Aber warum sollte es das tun? Dafür ist es nicht da.
Welche Informationen auf dem Plan sollen denn nicht schon längst aufgeklärt sein, spätestens wenn unter Beteiligung von Ortskräften dort was umgebaut wird? Das sind öffentliche Informationen, die jeder in Erfahrung bringen kann.
Im Moment sieht es nicht so aus als wenn wir und die USA von heute auf morgen knall auf Fall
Im Camp marmal rausgeben. Und selbst wenn , wäre nicht das erste mal Geld sinnlos zu vernichten.
Aber den Schuh kann sich Berlin anziehen , die Entscheidung liegt in der politischen Situation.
Die Aufregung über den veröffentlichten Lageplan halt ich für sehr lächerlich, insbesondere da unter anderem auf Google Maps hochaufgelöste Luftbilder aus dem Jahr 2020 zu sehen sind.
„Nach der zwischen den USA und den Taliban Ende Februar geschlossenen Vereinbarung sollen die internationalen Truppen in Afghanistan bis zum Juli dieses Jahres reduziert werden, im kommenden Jahr steht dann der Komplettabzug aus dem Land an: …“
@starsandstripes
„The United States has reduced its troop presence in Afghanistan to 8,600, fulfilling its obligation as part of a February deal with the Taliban, the general who oversees American forces in that region said Thursday“.

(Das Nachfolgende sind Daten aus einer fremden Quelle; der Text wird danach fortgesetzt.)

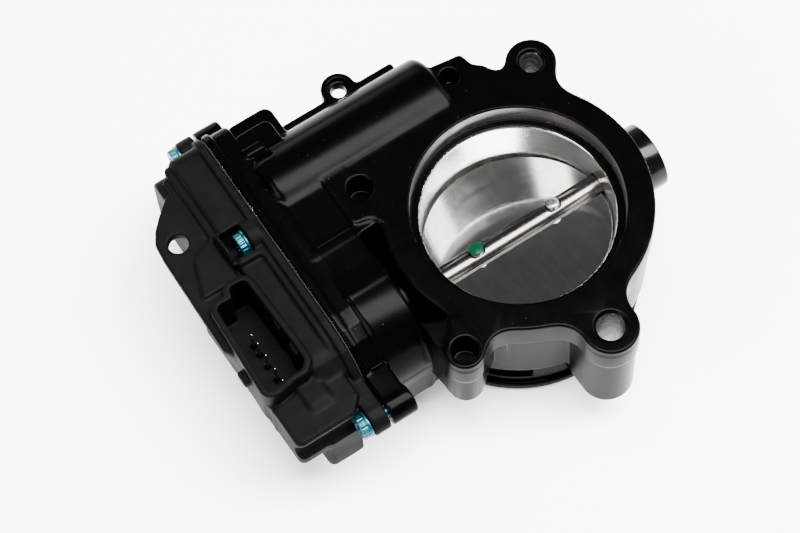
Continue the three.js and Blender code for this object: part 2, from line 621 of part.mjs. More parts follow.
add('sector_gear', sectorGear(), GEAR_NYLON);
add('sensor_magnet', ringX(0, SHAFT_Z, SHAFT_R + GAP, 6.4, -75.3, -73.6), STEEL);
add('idler_gear', idlerGear(), GEAR_NYLON);
add('idler_pin', rodX(IDLER_Y, IDLER_Z, 1.5, CASE_FLOOR_X - 1.8 - 15, CASE_FLOOR_X + 4.6, 20), STEEL);
add('motor_pinion', motorPinion(), BRASS);
add('motor_armature', motorArmature(), STEEL);
add('motor_can', motorCan(), STEEL);
add('motor_end_plate', motorEndPlate(), STEEL);
add('return_spring', returnSpring(), STEEL);
add('spring_sleeve', ringX(0, SHAFT_Z, SHAFT_R + GAP, 11.5, -58, -49), BLACK_PLASTIC);
add('sensor_board', box(-78.6, -77.2, -15, 17, -32, -21), BOARD_GREEN);

throttleBody.position.copy(BORE_POSITION);

export default throttleBody;
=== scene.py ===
"""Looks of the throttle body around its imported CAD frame.

Lengths in the shape code are millimetres in the bore frame: the origin is the bore axis at the
inlet flange face, X runs along the valve shaft, Y towards the motor and Z out of the flange.
"""
import json
import math

import bmesh
import bpy
import numpy as np
import openvdb
from mathutils import Matrix, Vector


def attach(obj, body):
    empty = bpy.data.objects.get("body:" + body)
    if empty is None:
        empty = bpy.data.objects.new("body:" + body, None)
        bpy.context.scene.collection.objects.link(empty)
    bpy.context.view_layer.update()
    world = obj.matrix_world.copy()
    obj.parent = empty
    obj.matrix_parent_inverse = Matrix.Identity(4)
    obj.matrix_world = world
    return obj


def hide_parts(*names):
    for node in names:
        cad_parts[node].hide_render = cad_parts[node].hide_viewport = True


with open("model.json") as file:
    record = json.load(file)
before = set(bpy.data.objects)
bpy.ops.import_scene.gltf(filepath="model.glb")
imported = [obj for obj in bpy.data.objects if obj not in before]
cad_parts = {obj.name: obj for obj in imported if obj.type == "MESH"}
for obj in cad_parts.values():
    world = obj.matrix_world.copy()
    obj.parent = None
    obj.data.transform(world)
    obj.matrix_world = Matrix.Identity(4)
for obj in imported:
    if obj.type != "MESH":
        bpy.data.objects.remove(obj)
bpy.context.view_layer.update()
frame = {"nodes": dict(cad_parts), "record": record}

VOXEL = 0.42          # mm, spacing of the distance fields
MOST_FACES = 185000                      # triangles kept in one piece
BORE = Vector((23.8, -12.05, 51.5))      # the bore frame's origin in the row frame, mm
SHAFT_Z = -20.5
MOTOR = (47.2, -13.8)                    # motor axis, (y, z)
BORE_R = 29.0
RECESS_R = 32.0                          # round recess for the duct seal
REST_TILT = math.radians(-13)
PLATE_SCREWS = (-14.2, 13.2)             # x of the two screws through shaft and plate
CREASE = math.radians(32)                # edges sharper than this stay hard on turned pieces


# ---------------------------------------------------------------------------------------
# Flat outlines: each is (low u, low v, high u, high v, distance function of u and v)
# ---------------------------------------------------------------------------------------
def disc(u, v, r):
    return (u - r, v - r, u + r, v + r, lambda a, b: np.hypot(a - u, b - v) - r)


def rect(u0, v0, u1, v1, r=0.0):
    cu, cv, hu, hv = (u0 + u1) / 2, (v0 + v1) / 2, (u1 - u0) / 2 - r, (v1 - v0) / 2 - r

    def distance(a, b):
        du, dv = np.abs(a - cu) - hu, np.abs(b - cv) - hv
        return np.minimum(np.maximum(du, dv), 0) + np.hypot(np.maximum(du, 0), np.maximum(dv, 0)) - r

    return (u0, v0, u1, v1, distance)


def bar(u0, v0, u1, v1, r):
    """A stadium: everything within r of a straight line."""
    du, dv = u1 - u0, v1 - v0
    span = du * du + dv * dv

    def distance(a, b):
        t = np.clip(((a - u0) * du + (b - v0) * dv) / span, 0, 1)
        return np.hypot(a - u0 - t * du, b - v0 - t * dv) - r

    return (min(u0, u1) - r, min(v0, v1) - r, max(u0, u1) + r, max(v0, v1) + r, distance)


def rounded(corners):
    """Corners (u, v, radius) as a dense outline with each corner turned on its radius."""
    points = []
    count = len(corners)
    for i, (u, v, r) in enumerate(corners):
        here = np.array([u, v], float)
        before = np.array(corners[i - 1][:2], float) - here
        after = np.array(corners[(i + 1) % count][:2], float) - here
        before, after = before / np.linalg.norm(before), after / np.linalg.norm(after)
        half = math.acos(max(-1.0, min(1.0, float(before @ after)))) / 2
        if r <= 0 or half > 1.55:
            points.append(here)
            continue
        reach = r / math.tan(half)
        start, end = here + before * reach, here + after * reach
        middle = before + after
        centre = here + middle / np.linalg.norm(middle) * (r / math.sin(half))
        a0, a1 = (math.atan2(*(p - centre)[::-1]) for p in (start, end))
        turn = (a1 - a0 + math.pi) % (2 * math.pi) - math.pi
        for step in range(7):
            angle = a0 + turn * step / 6
            points.append(centre + r * np.array([math.cos(angle), math.sin(angle)]))
    return np.array(points)


def polygon(corners, grow=0.0):
    """A closed outline of corners (u, v, radius), grown outwards by grow."""
    points = rounded(corners)
    low, high = points.min(0) - grow, points.max(0) + grow

    def distance(a, b):
        a, b = np.broadcast_arrays(a, b)
        best = np.full(a.shape, 1e9)
        inside = np.ones(a.shape)
        for (u0, v0), (u1, v1) in zip(points, np.roll(points, -1, axis=0)):
            du, dv = u1 - u0, v1 - v0
            wu, wv = a - u0, b - v0
            t = np.clip((wu * du + wv * dv) / (du * du + dv * dv + 1e-12), 0, 1)
            best = np.minimum(best, (wu - t * du) ** 2 + (wv - t * dv) ** 2)
            above, below = b >= v0, b < v1
            left = du * wv > dv * wu
            flip = (above & below & left) | (~above & ~below & ~left)
            inside = np.where(flip, -inside, inside)
        return inside * np.sqrt(best) - grow

    return (low[0], low[1], high[0], high[1], distance)


def merged(*flats, blend=0.0):
    """Several outlines as one, with their inner corners filleted."""
    box = np.array([f[:4] for f in flats])

    def distance(a, b):
        whole = flats[0][4](a, b)
        for f in flats[1:]:
            whole = soft_min(whole, f[4](a, b), blend)
        return whole

    return (*box[:, :2].min(0), *box[:, 2:].max(0), distance)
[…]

https://t.co/ksYaLDYlpr?amp=1
Die USA entsprechen den eingegangenen Verpflichtungen im Kontext der Talibanunterhandlungen (Vereinbarungen). Trotz aller wortreichungen Erklärungen zu der Notwendigkeit der Baumaßnahmen vor dem Hintergrund des beginnenden Truppenabzugs, der Spagat zwischen Investition einerseits und begonnener Räumung des Feldes andererseits , was doch mehr der politischen Niederlage gleichkommt, erschließt sich mir nicht.
Vielleicht kann das BMVg froh sein, dass andere Themen die Schlagzeilen beanspruchen als Investition in eine Taliban geführte Zukunft.